> [Required task] Exactly repeat the lines starting at the one that holds "make_ring()" and ending at the one that holds "obj.matrix_world = world". Both end lines count; leave out everything else.

> [Data excerpt]
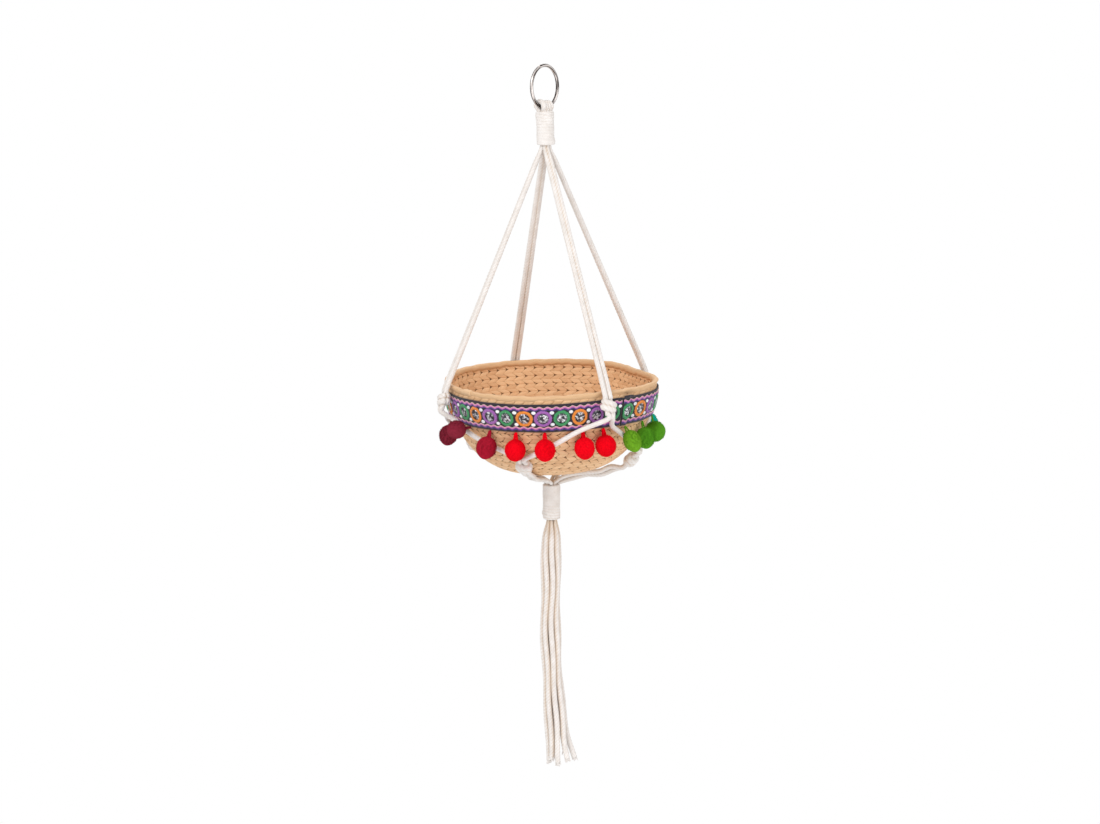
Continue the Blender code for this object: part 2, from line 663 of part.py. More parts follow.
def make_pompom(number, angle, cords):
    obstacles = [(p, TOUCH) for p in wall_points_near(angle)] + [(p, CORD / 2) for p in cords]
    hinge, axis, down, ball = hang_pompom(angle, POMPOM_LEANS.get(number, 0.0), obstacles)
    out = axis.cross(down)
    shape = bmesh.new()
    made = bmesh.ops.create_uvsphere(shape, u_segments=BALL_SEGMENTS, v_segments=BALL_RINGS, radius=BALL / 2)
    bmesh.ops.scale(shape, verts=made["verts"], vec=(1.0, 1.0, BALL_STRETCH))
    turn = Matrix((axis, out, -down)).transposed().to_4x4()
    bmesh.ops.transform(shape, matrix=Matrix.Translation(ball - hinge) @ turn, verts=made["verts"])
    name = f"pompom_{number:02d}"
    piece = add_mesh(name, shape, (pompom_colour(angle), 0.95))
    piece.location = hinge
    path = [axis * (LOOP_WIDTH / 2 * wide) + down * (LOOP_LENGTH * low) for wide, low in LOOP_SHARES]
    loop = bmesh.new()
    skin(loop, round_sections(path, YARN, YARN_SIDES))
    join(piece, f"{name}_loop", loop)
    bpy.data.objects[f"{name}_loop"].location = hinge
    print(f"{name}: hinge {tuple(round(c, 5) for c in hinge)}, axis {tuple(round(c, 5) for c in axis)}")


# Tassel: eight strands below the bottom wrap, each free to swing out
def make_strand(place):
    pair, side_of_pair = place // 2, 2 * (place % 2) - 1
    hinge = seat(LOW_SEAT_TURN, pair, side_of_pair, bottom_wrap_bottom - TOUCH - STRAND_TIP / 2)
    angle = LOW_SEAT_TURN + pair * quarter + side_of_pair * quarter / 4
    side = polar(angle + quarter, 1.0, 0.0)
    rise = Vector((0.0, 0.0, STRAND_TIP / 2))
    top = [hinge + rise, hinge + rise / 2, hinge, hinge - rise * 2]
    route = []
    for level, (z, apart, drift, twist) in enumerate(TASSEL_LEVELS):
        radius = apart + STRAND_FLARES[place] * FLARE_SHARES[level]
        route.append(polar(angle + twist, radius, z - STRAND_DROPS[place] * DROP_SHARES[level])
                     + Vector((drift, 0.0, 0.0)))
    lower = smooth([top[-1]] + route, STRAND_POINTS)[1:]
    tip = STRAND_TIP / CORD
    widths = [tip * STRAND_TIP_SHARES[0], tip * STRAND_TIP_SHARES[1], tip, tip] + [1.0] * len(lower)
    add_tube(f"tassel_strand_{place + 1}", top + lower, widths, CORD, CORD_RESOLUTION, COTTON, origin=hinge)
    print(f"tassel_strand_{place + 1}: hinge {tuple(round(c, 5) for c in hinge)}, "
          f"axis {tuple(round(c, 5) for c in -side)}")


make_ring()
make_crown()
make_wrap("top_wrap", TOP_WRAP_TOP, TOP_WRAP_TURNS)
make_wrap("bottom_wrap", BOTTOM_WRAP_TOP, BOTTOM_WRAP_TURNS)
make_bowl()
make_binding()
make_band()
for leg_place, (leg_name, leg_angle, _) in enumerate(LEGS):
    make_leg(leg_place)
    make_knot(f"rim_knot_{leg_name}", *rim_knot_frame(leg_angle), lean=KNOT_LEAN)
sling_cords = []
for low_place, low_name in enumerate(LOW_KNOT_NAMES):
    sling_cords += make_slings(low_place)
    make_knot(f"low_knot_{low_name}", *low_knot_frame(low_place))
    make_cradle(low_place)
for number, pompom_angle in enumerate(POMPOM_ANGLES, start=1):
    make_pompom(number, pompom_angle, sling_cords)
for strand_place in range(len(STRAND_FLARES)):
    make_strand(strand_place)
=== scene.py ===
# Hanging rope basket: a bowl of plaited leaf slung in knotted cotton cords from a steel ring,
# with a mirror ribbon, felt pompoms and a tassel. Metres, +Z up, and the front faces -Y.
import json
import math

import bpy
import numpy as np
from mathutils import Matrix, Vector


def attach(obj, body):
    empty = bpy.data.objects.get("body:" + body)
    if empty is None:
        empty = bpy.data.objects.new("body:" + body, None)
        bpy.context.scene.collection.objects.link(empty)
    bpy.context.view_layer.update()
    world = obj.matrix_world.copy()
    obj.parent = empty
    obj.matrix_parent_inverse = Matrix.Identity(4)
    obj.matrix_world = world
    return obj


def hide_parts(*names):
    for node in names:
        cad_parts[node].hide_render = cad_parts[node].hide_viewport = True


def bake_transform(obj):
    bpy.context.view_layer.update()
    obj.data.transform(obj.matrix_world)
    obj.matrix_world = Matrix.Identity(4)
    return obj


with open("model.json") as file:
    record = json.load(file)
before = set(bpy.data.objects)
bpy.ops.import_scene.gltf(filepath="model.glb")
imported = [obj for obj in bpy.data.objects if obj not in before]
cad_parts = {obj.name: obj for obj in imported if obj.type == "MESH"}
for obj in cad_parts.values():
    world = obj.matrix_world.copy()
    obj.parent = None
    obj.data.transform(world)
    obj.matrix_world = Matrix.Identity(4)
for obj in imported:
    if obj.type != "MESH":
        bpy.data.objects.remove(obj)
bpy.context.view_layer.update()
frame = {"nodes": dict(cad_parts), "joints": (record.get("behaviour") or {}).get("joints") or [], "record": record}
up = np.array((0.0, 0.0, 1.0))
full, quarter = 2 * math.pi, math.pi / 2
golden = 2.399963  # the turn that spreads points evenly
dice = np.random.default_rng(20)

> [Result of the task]
make_ring()
make_crown()
make_wrap("top_wrap", TOP_WRAP_TOP, TOP_WRAP_TURNS)
make_wrap("bottom_wrap", BOTTOM_WRAP_TOP, BOTTOM_WRAP_TURNS)
make_bowl()
make_binding()
make_band()
for leg_place, (leg_name, leg_angle, _) in enumerate(LEGS):
    make_leg(leg_place)
    make_knot(f"rim_knot_{leg_name}", *rim_knot_frame(leg_angle), lean=KNOT_LEAN)
sling_cords = []
for low_place, low_name in enumerate(LOW_KNOT_NAMES):
    sling_cords += make_slings(low_place)
    make_knot(f"low_knot_{low_name}", *low_knot_frame(low_place))
    make_cradle(low_place)
for number, pompom_angle in enumerate(POMPOM_ANGLES, start=1):
    make_pompom(number, pompom_angle, sling_cords)
for strand_place in range(len(STRAND_FLARES)):
    make_strand(strand_place)
=== scene.py ===
# Hanging rope basket: a bowl of plaited leaf slung in knotted cotton cords from a steel ring,
# with a mirror ribbon, felt pompoms and a tassel. Metres, +Z up, and the front faces -Y.
import json
import math

import bpy
import numpy as np
from mathutils import Matrix, Vector


def attach(obj, body):
    empty = bpy.data.objects.get("body:" + body)
    if empty is None:
        empty = bpy.data.objects.new("body:" + body, None)
        bpy.context.scene.collection.objects.link(empty)
    bpy.context.view_layer.update()
    world = obj.matrix_world.copy()
    obj.parent = empty
    obj.matrix_parent_inverse = Matrix.Identity(4)
    obj.matrix_world = world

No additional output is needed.